You sell people an experience of “humility” and self-transcendence, but also Silicon Valley bragging rights. “Forget DMT, have you tried going to space? It changes you, bro. I mean, like, totally.”
The same week Branson’s ego escaped gravity, Death Valley experienced the hottest daily temperature ever recorded (54 degrees centigrade, 130 degrees Fahrenheit). Wildfires raged throughout North America and Europe, hundreds died in the heatwave in Canada, as well as an estimated one billion marine animals. There was unprecedented flash flooding in London and Germany. A report announced that the Amazon is now emitting more CO2 than it’s absorbing. And just to end the week off with a smile, NASA announced that a “moon wobble” is set to make the 2030s a decade of extreme flooding, which will severely impact the 600 million people who live on coasts.
But, hey, the billionaires are achieving satori in their toy shuttles. It’s all one, baby.
The cynic in me hopes the anonymous person who spent $28 million on the fourth seat on Bezos’ shuttle has terrible flatulence, thereby ruining the experience for everyone else. I picture Bezos trying to float in the lotus position while ignoring the terrible smell emanating from the second row.
But that’s the petty side of me.
The pragmatist in me sees that this ultra-rich tourist stage, grotesque as it is, is necessary for the evolution of humanity.
I happen to agree with Bezos and Musk that the future of humanity is multi-planetary and interstellar.
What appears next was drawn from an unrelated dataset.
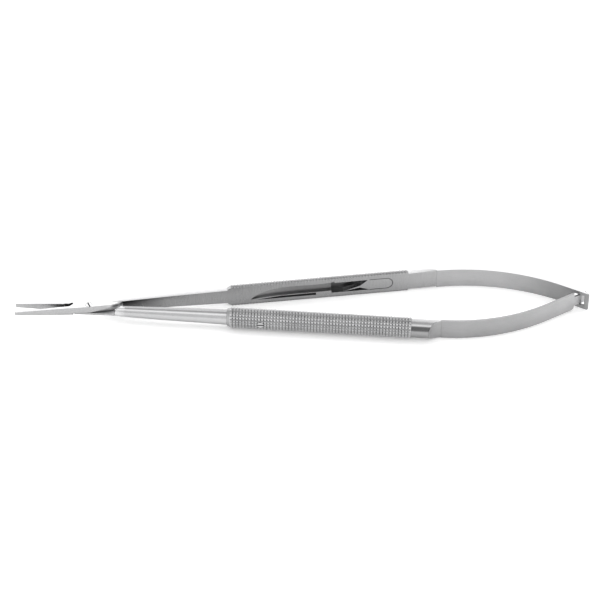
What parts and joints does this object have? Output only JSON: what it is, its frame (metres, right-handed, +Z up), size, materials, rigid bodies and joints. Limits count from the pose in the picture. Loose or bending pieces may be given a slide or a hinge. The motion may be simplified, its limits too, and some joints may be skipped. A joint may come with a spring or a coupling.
{
  "type": "surgical needle holder",
  "caption": "Slim spring-handled micro needle holder with straight smooth jaws, half-round ringed handles, a latch and bowed leaf springs that interlock at the tail, lying open.",
  "frame": {"origin": "centre of the box of the open instrument, on the surface that it lies on", "axes": "+X from the jaws to the spring tail, +Y from the near arm to the far arm, +Z up"},
  "size_m": [0.1846, 0.0296, 0.008],
  "materials": {
    "satin_steel": "satin",
    "spring_steel": "fine lengthwise brushed",
    "screw_steel": "polished satin"
  },
  "bodies": {
    "near_side": {"near_arm": "satin_steel", "joint_screw": "screw_steel", "latch_screw": "screw_steel"},
    "far_side": {"far_arm": "satin_steel", "catch_plate": "satin_steel", "catch_rivet": "screw_steel"},
    "near_leaf": {"near_leaf_spring": "spring_steel"},
    "far_leaf": {"far_leaf_spring": "spring_steel"},
    "latch": {"latch_spring": "spring_steel"}
  },
  "joints": [
    {"name": "jaw_pivot", "type": "hinge", "parent": "near_side", "child": "far_side", "pos_m": [-0.06853, 0, 0.004], "axis": [0, 0, 1], "range_deg": [-8.6, 0], "stiffness_Nm_per_rad": 2},
    {"name": "near_leaf_flex", "type": "hinge", "parent": "near_side", "child": "near_leaf", "pos_m": [0.04415, -0.01197, 0.004], "axis": [0, 0, 1], "range_deg": [-11.7, 0]},
    {"name": "far_leaf_flex", "type": "hinge", "parent": "far_side", "child": "far_leaf", "pos_m": [0.04415, 0.01197, 0.004], "axis": [0, 0, 1], "range_deg": [0, 18.3]},
    {"name": "latch_flex", "type": "hinge", "parent": "near_side", "child": "latch", "pos_m": [-0.01309, -0.00555, 0.004], "axis": [0.1054, 0.9944, 0], "range_deg": [-2, 2], "stiffness_Nm_per_rad": 0.3}
  ],
  "couplings": [
    {"joint": "near_leaf_flex", "follows": "jaw_pivot", "ratio": 1.3428},
    {"joint": "far_leaf_flex", "follows": "jaw_pivot", "ratio": -2.1122}
  ]
}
That doesn’t mean abandoning Earth, it means we need to move our energy-gathering and industrial-polluting activity off the planet, to save the ecosystem without abandoning innovation and growth. We also need to spread our species off the planet to reduce extinction risk. We need to join other species in the interplanetary club, or we are destined to be a short burst of sapiens.
It’s not either 1) save the planet or 2) explore space. The latter will help us achieve the former. And the billionaires behind the space race are doing a lot to shift to a post-carbon economy—both Tesla and Amazon are helping drive the rapid transition to renewable energy and electric vehicles.
So, I hope the billionaires enjoy their flight.
But the real spiritual experience is down here on Earth, in the mud and the rain and the smog and the wildfires. A lesson in transience and consequences. Everyone will get to experience it for free. In fact, the less money you have, the more you will experience it.
Fasten your seatbelts, it’s going to be a bumpy ride.